A drummer and vibraphone player, Redd has presided over holiday “Jazz Jams” at the Kennedy Center since 2006, succeeding bassist William “Keter” Betts. In an email Wednesday to The Associated Press, Redd said he pulled out of the concert in the wake of the renaming.

“When I saw the name change on the Kennedy Center website and then hours later on the building, I chose to cancel our concert,” Redd said. He added Wednesday that the event has been a “very popular holiday tradition” and that he often featured at least one student musician.

“One of the many reasons that it was very sad to have had to cancel,” he told the AP.

President John F. Kennedy was assassinated in 1963, and Congress passed a law the following year naming the center as a living memorial to him.

Grenell is a Trump ally whom the president chose to head the Kennedy Center after he forced out the previous leadership.
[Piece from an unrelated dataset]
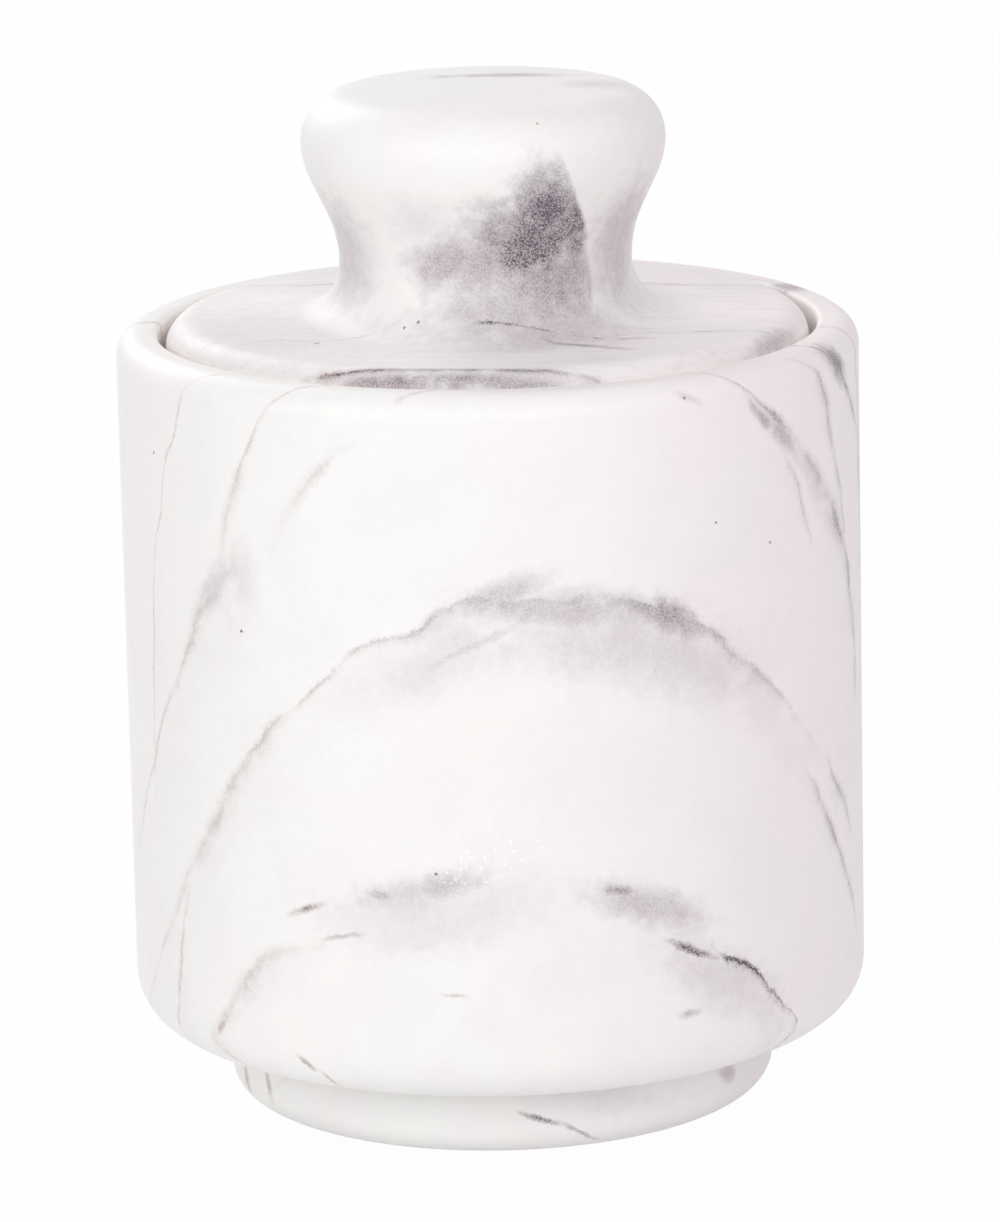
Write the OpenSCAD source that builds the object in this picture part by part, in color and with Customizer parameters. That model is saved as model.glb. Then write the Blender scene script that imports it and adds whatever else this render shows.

According to the White House, Trump’s handpicked board approved the renaming, which scholars have said violates the law. Kennedy niece Kerry Kennedy has vowed to remove Trump’s name from the building once he leaves office, and former House historian Ray Smock is among those who say any changes would have to be approved by Congress.

The law explicitly prohibits the board of trustees from making the center into a memorial to anyone else, and from putting another person’s name on the building’s exterior.